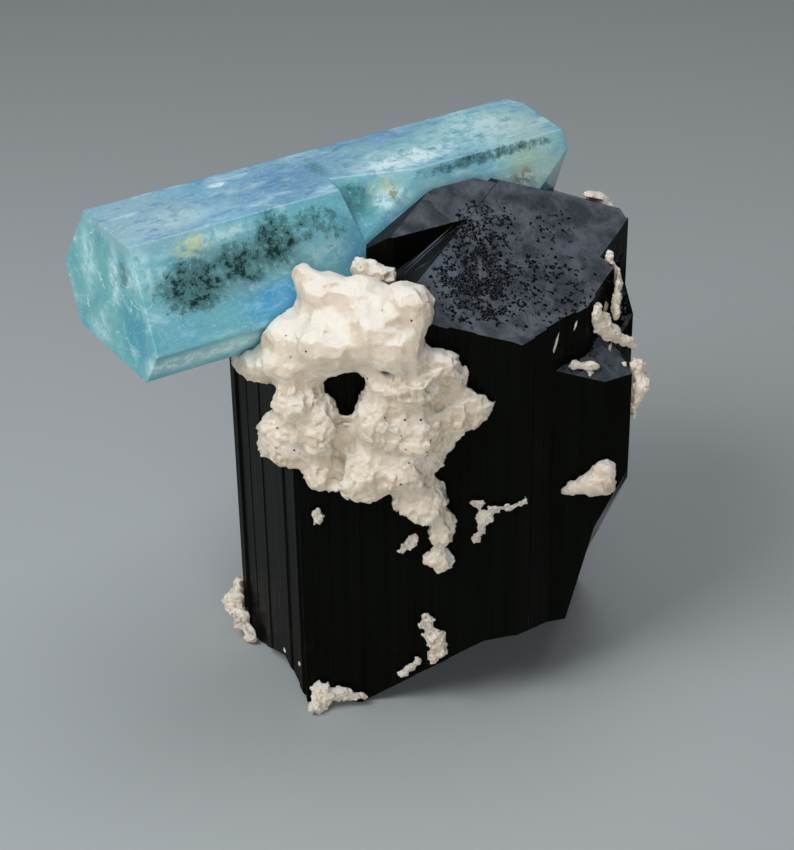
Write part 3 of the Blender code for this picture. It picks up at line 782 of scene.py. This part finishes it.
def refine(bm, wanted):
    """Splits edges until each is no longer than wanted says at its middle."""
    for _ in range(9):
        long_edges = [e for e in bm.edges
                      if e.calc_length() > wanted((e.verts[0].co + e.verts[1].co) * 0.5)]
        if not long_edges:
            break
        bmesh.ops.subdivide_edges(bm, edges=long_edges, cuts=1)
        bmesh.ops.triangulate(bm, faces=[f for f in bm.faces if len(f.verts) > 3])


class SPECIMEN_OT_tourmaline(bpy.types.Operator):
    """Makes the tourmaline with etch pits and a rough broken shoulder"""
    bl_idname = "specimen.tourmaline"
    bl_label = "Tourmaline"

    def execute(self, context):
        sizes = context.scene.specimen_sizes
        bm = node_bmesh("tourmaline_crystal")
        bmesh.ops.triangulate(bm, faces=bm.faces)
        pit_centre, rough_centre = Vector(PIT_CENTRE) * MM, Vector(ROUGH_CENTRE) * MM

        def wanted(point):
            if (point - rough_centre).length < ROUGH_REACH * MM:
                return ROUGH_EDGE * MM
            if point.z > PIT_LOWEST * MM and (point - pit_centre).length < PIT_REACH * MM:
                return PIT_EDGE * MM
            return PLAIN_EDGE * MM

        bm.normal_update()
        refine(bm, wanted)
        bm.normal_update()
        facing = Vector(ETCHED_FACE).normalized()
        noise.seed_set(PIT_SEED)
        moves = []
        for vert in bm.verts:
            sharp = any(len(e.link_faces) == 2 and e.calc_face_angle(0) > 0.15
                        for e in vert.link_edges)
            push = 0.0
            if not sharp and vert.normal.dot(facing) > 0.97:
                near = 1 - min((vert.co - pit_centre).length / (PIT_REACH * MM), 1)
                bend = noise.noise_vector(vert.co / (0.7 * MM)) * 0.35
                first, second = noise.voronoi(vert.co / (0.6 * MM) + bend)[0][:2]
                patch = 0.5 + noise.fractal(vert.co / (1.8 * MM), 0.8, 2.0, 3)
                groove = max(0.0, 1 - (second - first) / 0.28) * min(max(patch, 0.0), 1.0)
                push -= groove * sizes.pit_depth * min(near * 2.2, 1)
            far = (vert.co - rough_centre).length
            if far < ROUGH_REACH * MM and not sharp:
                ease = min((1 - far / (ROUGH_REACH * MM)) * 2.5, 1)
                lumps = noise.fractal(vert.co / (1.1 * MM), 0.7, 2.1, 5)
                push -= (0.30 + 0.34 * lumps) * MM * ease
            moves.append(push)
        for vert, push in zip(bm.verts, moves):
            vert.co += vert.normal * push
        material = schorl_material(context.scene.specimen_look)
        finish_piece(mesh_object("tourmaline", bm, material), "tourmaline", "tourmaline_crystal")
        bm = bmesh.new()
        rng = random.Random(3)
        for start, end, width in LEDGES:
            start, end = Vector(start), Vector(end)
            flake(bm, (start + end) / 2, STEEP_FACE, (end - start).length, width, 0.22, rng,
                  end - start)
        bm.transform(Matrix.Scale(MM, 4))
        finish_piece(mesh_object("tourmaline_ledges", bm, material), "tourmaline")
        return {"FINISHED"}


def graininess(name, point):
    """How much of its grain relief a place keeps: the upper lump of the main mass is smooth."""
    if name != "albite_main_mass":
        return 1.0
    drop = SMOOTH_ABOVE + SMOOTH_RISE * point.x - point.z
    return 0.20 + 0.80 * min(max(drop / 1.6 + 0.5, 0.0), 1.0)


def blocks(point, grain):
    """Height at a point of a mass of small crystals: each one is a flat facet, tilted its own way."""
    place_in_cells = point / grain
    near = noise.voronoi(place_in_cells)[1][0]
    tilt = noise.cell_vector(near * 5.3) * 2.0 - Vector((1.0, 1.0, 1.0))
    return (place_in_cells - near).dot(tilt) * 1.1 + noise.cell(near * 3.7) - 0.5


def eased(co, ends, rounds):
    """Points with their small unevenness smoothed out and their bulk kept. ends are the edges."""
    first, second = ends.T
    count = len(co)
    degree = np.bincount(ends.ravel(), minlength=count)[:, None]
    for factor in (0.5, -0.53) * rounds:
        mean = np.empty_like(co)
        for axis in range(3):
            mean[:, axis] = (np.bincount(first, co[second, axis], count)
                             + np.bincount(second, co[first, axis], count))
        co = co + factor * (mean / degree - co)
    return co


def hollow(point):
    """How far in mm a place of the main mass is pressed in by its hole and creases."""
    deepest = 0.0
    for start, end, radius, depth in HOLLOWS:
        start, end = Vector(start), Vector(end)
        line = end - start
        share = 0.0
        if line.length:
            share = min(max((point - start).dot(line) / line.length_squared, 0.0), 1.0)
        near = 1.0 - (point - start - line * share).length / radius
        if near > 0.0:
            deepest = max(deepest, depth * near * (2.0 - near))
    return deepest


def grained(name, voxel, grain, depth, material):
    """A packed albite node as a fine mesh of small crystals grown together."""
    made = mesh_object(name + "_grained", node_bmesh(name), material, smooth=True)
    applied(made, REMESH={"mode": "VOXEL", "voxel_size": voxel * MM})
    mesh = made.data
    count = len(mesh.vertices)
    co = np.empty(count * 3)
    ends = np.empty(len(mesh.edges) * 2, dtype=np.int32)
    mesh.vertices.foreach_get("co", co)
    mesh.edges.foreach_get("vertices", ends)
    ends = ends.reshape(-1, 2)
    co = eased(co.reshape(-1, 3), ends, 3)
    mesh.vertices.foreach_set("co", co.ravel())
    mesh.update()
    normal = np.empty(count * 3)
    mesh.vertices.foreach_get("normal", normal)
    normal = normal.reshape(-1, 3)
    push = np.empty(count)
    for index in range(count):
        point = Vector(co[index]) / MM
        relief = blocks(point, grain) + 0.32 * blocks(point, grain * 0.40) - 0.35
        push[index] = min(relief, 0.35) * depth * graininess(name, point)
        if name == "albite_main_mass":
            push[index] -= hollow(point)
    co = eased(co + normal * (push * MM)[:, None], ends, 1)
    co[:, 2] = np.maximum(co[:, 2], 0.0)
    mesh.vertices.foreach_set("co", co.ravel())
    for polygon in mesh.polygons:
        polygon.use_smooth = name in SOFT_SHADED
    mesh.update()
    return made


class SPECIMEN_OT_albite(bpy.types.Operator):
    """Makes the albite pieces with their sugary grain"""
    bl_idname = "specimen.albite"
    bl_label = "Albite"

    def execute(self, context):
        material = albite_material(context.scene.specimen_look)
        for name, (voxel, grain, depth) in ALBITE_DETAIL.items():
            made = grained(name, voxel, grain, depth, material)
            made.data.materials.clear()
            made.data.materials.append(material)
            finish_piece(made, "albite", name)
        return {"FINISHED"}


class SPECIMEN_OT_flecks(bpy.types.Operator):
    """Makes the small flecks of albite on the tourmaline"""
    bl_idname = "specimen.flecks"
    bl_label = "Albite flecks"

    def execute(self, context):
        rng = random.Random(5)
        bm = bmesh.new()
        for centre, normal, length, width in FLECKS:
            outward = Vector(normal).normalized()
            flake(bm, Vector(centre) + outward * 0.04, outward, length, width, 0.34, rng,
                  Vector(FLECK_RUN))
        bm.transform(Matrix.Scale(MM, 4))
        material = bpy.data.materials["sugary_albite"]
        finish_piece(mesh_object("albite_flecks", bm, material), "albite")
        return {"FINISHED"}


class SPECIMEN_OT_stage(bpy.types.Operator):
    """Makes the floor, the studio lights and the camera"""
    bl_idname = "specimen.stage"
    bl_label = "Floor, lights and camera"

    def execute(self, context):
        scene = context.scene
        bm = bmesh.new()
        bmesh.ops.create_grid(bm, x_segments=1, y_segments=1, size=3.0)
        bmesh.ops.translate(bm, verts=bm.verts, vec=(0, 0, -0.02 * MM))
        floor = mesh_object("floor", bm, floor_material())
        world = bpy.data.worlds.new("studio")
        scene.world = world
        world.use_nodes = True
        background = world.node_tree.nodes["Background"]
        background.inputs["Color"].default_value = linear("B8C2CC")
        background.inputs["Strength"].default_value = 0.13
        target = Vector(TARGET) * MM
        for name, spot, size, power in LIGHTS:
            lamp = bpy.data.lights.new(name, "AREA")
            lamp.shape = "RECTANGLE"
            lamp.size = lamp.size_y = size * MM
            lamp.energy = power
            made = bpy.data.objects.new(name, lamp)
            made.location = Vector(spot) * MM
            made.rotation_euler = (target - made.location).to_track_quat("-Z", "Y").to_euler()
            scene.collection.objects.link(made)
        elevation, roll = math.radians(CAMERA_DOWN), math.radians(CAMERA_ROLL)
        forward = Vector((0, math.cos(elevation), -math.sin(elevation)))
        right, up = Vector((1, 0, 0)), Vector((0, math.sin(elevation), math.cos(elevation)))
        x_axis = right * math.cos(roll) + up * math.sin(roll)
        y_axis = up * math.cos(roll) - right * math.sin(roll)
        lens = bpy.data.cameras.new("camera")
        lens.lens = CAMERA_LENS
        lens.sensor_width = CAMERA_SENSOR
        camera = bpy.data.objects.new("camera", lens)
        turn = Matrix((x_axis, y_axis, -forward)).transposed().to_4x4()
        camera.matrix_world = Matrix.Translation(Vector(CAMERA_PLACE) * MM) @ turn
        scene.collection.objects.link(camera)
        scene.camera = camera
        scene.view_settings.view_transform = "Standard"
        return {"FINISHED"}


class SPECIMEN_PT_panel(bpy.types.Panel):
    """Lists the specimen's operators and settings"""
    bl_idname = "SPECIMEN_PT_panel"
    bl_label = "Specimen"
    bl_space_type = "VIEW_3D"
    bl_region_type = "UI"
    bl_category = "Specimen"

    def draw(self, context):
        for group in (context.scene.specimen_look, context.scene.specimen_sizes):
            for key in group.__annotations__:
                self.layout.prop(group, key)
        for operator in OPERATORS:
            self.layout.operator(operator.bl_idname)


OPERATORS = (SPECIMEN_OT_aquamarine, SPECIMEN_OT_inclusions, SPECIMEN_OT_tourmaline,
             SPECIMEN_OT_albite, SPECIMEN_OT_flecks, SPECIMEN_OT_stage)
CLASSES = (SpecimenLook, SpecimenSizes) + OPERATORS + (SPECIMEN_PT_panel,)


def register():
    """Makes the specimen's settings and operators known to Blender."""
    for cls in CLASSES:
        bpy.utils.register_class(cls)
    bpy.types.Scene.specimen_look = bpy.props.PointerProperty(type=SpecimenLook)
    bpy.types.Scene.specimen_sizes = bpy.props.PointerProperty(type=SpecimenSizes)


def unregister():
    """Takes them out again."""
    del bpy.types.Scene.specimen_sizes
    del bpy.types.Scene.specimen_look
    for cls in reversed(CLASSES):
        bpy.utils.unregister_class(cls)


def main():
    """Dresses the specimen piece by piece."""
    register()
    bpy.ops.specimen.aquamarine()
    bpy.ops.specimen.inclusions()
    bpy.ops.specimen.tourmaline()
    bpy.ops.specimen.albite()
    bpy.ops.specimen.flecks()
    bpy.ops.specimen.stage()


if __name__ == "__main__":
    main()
....................
Repeat, exactly and only, the lines from the beginning of the material through the line that contains "return PLAIN_EDGE * MM".

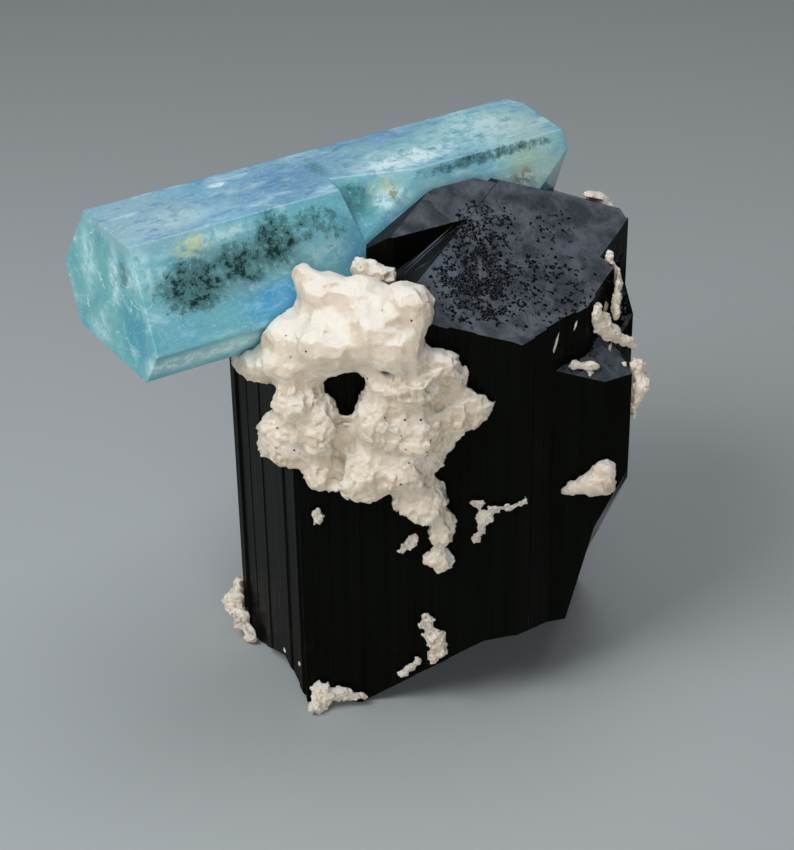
Write part 3 of the Blender code for this picture. It picks up at line 782 of scene.py. This part finishes it.
def refine(bm, wanted):
    """Splits edges until each is no longer than wanted says at its middle."""
    for _ in range(9):
        long_edges = [e for e in bm.edges
                      if e.calc_length() > wanted((e.verts[0].co + e.verts[1].co) * 0.5)]
        if not long_edges:
            break
        bmesh.ops.subdivide_edges(bm, edges=long_edges, cuts=1)
        bmesh.ops.triangulate(bm, faces=[f for f in bm.faces if len(f.verts) > 3])


class SPECIMEN_OT_tourmaline(bpy.types.Operator):
    """Makes the tourmaline with etch pits and a rough broken shoulder"""
    bl_idname = "specimen.tourmaline"
    bl_label = "Tourmaline"

    def execute(self, context):
        sizes = context.scene.specimen_sizes
        bm = node_bmesh("tourmaline_crystal")
        bmesh.ops.triangulate(bm, faces=bm.faces)
        pit_centre, rough_centre = Vector(PIT_CENTRE) * MM, Vector(ROUGH_CENTRE) * MM

        def wanted(point):
            if (point - rough_centre).length < ROUGH_REACH * MM:
                return ROUGH_EDGE * MM
            if point.z > PIT_LOWEST * MM and (point - pit_centre).length < PIT_REACH * MM:
                return PIT_EDGE * MM
            return PLAIN_EDGE * MM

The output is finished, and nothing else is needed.